Todavía estaba oscuro el primer día de la semana, cuando María Magdalena fue al sepulcro. Parecía que las tinieblas del pecado, del mal y de la muerte habían vencido para siempre. ¡Cuántas veces nos sentimos en tinieblas al mirar un mundo plagado de egoísmo, donde la gente es reducida al rango de objeto de placer, de producción y de consumo; un mundo oscurecido por la injusticia, la pobreza, la soledad, la indiferencia, la violencia y la muerte!

Pero entonces sucedió lo inimaginable: ¡La piedra que cerraba el sepulcro había sido removida! ¡El amor, la libertad, la verdad, la justicia y la vida han triunfado! Sin embargo, María Magdalena, ofuscada por la oscuridad, no lo comprendió; corre a hacia los apóstoles para decirles: “Se han llevado del sepulcro al Señor y no sabemos dónde lo habrán puesto”. Como ella, algunos, ante la difusión del mal, quizá también exclamen: “¡Nos han quitado a Jesús! ¡Hasta sus restos nos han robado! ¡Se ha terminado la cultura cristiana, base de nuestra civilización! ¡Todo está perdido!”.

Pero aquellos que unen fe y razón saben leer los signos del resucitado. Como el discípulo que, luego de Pedro, entró en el sepulcro, vio y creyó. ¡Cristo ha resucitado! ¡El perdón ha surgido resplandeciente del sepulcro! “Que nadie tema la muerte —comenta san Juan Crisóstomo— porque la muerte del salvador nos ha librado... ¡Cristo ha resucitado! y la vida ha surgido”. Cuantos creen en él, dice san Pedro, “reciben por su medio el perdón de los pecados”. ¡Porque la misericordia de Dios es eterna! 
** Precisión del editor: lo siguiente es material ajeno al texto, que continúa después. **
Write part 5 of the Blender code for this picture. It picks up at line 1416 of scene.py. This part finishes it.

La resurrección de Cristo disipa las tinieblas de la soledad, el sinsentido y la desesperanza. Nos da la oportunidad de resucitar con él a una vida nueva, plena y eterna, poniendo nuestro corazón en los bienes del cielo, que son la comprensión, la bondad, la justicia, el servicio y el perdón; en una palabra: el amor.

“¡No nos cerremos a la novedad que Dios quiere traer a nuestras vidas! —nos pide el Papa Francisco— No nos encerremos en nosotros mismos, no perdamos la confianza, nunca nos resignemos: no hay situaciones que Dios no pueda cambiar, no hay pecado que no pueda perdonar si nos abrimos a él”.
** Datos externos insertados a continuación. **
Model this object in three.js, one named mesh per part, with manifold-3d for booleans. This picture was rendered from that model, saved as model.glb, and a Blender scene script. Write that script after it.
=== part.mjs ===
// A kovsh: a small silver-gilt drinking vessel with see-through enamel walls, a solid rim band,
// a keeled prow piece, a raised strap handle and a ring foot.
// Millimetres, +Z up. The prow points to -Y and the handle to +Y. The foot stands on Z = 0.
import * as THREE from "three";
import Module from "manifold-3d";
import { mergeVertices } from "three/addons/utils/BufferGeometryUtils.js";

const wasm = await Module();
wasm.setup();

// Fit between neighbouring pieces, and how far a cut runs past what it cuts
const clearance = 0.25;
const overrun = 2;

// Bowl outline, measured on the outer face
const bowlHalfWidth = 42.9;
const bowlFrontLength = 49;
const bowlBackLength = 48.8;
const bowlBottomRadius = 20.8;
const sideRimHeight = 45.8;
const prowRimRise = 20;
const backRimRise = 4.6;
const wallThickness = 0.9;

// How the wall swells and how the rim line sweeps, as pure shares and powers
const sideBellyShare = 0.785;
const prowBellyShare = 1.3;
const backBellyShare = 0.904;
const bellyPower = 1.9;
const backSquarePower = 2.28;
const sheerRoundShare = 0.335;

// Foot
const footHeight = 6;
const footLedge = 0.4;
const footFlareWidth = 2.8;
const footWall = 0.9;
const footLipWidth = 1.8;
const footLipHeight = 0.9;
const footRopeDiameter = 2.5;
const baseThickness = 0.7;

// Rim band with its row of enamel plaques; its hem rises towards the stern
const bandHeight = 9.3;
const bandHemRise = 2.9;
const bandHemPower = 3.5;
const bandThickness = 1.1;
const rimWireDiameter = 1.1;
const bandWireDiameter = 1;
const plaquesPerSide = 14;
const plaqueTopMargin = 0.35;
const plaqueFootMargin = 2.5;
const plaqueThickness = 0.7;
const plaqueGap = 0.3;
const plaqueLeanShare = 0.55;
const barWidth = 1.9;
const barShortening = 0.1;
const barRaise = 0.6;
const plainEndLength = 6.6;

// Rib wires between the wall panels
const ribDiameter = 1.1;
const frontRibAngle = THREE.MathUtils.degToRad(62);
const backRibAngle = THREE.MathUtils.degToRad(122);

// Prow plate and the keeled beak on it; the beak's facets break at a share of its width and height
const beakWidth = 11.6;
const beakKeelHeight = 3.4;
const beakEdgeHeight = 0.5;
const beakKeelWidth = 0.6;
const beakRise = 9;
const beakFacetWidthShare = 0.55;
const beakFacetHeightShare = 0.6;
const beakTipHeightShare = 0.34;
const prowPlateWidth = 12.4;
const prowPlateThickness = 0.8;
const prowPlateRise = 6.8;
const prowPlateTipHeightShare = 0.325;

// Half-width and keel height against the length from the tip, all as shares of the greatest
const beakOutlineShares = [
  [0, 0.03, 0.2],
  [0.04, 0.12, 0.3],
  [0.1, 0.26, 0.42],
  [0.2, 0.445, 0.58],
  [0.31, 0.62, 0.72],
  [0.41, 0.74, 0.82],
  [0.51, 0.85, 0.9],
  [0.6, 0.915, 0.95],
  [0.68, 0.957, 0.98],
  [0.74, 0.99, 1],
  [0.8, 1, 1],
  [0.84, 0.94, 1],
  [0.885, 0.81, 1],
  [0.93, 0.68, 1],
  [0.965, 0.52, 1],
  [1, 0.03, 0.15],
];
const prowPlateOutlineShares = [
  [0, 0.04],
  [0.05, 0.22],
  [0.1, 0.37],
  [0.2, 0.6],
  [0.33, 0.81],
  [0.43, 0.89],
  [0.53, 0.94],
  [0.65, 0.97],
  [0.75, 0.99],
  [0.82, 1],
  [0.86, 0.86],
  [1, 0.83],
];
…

Busquemos las cosas del cielo, es decir, busquemos a Dios. Escuchémoslo cuando nos habla en su palabra. Recibamos la fuerza que nos da en sus sacramentos, sobre todo en la Eucaristía dominical. Platiquemos con él en la oración. Así, llenos de su amor, podremos desarrollarnos integralmente y contribuir al auténtico progreso de nuestra familia y de la sociedad; un progreso que llegue a todos, especialmente a los más necesitados. 

¡Demos testimonio de Jesús! Sólo él es capaz de dar sentido y plenitud a todas las cosas. Él, con su resurrección, nos demuestra que el amor es el auténtico poder capaz de transformarnos y de transformar nuestra familia y nuestro mundo, y de ofrecernos una vida plena y eternamente feliz. ¡Cristo ha resucitado! ¡Dios está con nosotros! ¡Seamos testigos de esta gran alegría!